MACHEZA E HOMBRIDADE

Macho que é macho não apaga a luz. Quebra a lâmpada.

No anedotário comum, nas rodas de conversa fiada, nos bares, botecos, sempre há a conversa mole corriqueira, que envolve brincadeiras diversas sobre o machismo, em seus mais insólitos aspectos; mas também acontecem desafios, exibições e afirmações hostis.

Sempre que há alguma discussão sobre espaços a serem ocupados na sociedade, por homens e mulheres, a divisão entre machistas e feministas se acirra, desaguando em pérfidas alegações, de ambos os lados, quase sempre de caráter destrutivo, desabonador. E quando me refiro a feministas, meu foco não são as mulheres, apenas, mas também os personagens masculinos, que têm sensibilidade suficiente para entender que já passou da hora de dividir as tarefas e ocupações por gênero, de estigmatizá-las como o lado fraco da humanidade, de crer nas bobagens religiosas sobre a culpabilidade primaz das mulheres, em relação a um suposto pecado original, de considerá-las a personificação da tentação, de enxergá-las problemáticas, por estarem sujeitas à gravidez, lactação, menstruação e atenções familiares e, principalmente, de competir com elas, tentando diminuí-las para lograr o próprio engrandecimento.

É claro que o fetiche sexual tem um papel ainda recorrente e importante, no convívio de casais e no entendimento entre parceiros, seja em que situação for; e tal fetiche, em muitos casos, envolve a figura icônica do macho dominante e da fêmea submissa, cujas derivações são múltiplas e quase incontáveis. Ocorre, porém, que isso se resume a uma brincadeira, uma situação fictícia, forjada entre quatro paredes, ou algo que o valha, com a finalidade de divertir e excitar, sem se estender à realidade cotidiana vivida pelos participantes.

Existe um adágio, que cita a preferência masculina pela mulher ideal, como sendo uma prostituta na cama e uma dama na sociedade. Já vi muitas mulheres repetirem tal afirmação como sendo algo a ser seguido ou tentado, para obter o máximo de cumplicidade do parceiro.

Na verdade, não importa o caminho sexual a ser seguido pela pessoa, pelo casal, pelos que se relacionam, assim ou assado. O que importa mesmo, é o entendimento, inequívoco, de que existe uma divisão muito clara entre fantasia e realidade, entre personificação e vivência. A maioria das pessoas (mais homens que mulheres), confunde as situações e acaba gerando as trágicas situações que emporcalham a vida de todas as nações do planeta.

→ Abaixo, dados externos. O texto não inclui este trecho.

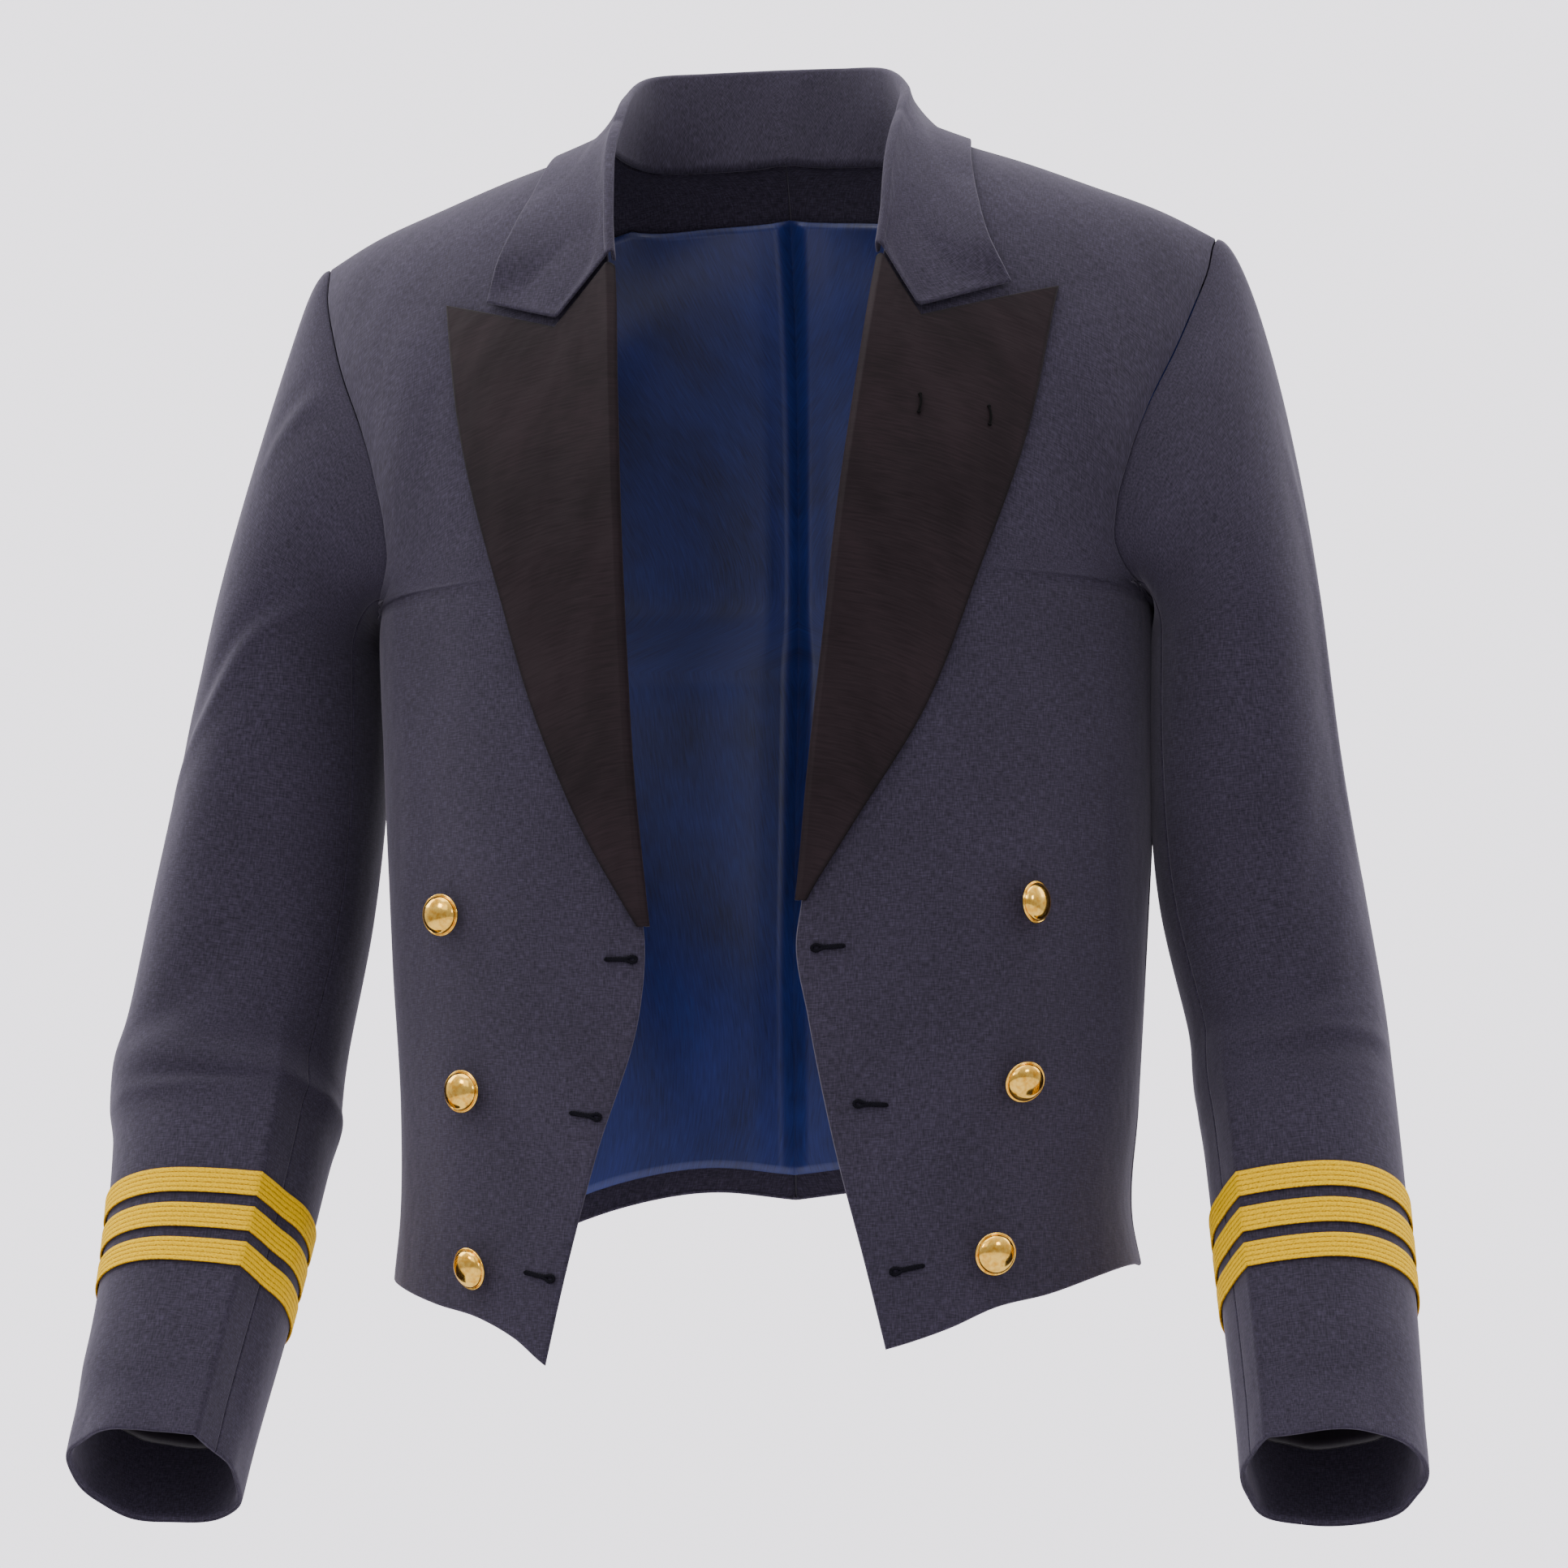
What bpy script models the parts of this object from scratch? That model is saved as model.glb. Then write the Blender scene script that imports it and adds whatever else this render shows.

Muitos estudos já identificaram, em épocas remotas da história deste mundo, a grande prevalência do matriarcado, ou seja, a preponderância das mulheres sobre os homens, nas famílias, nos clãs, nas dinastias e no governo de pequenos e grandes reinos. Até mesmo em algumas sociedades primitivas e menos organizadas elas tinham papel relevante e respeitado, mas houve grandes mudanças de conceito, a partir da militarização crescente e continuada dos países em ascensão, alguns séculos antes de Cristo. A adoção de princípios bélicos para gerir povos diversos contribuiu para substituir a resistência feminil pela truculência máscula. Logo a seguir, os núcleos religiosos passaram a preconizar ideias que fossem condizentes com esse estado de coisas, para não divergir dos poderes dominantes, e a bagunça estava formada.

Foram milênios de ações estúpidas, tratando mulheres como uma raça distinta, mesmo que todos os homens viessem delas, atribuindo-lhes problemas e deficiências, até que chegou um tempo, já no século passado, em que as evidências sobre a igualdade dos sexos era tão patente, que ficava quase impraticável ignorá-la. A partir daí, lentamente, elas foram galgando posições na sociedade, demonstrando seu valor e capacidade, ainda levando patadas, virtuais ou concretas, mas enveredando por um caminho que não tinha mais volta.

Hoje vivemos uma situação transitória no mundo, em que grandes conquistas convivem com o achatamento da cultura, o desprezo pelo conhecimento, a elevação do fanatismo e das superstições místicas, em detrimento do esclarecimento filosófico e científico, gerando bandos de mentes vazias, a buscarem o lenitivo das drogas, bebidas, fumo, armas e atitudes torpes, a fim de se projetarem em uma sociedade desestruturada, doente, poluída e mal administrada.

Não duvido que o que há de pior seja extirpado, num futuro incerto ainda, mas enquanto isso temos de ficar atentos aos extremismos, às histrionices; combatendo com inteligência as investidas daninhas da ignorância violenta. É interessante notar que a maioria dos agressores, em todos os lugares e situações são homens, e homens que não entendem a diferença entre macheza e hombridade. Enquanto a atrocidade da primeira predominar sobre a dignidade da segunda, muita tristeza e indignação nossos olhos irão chorar.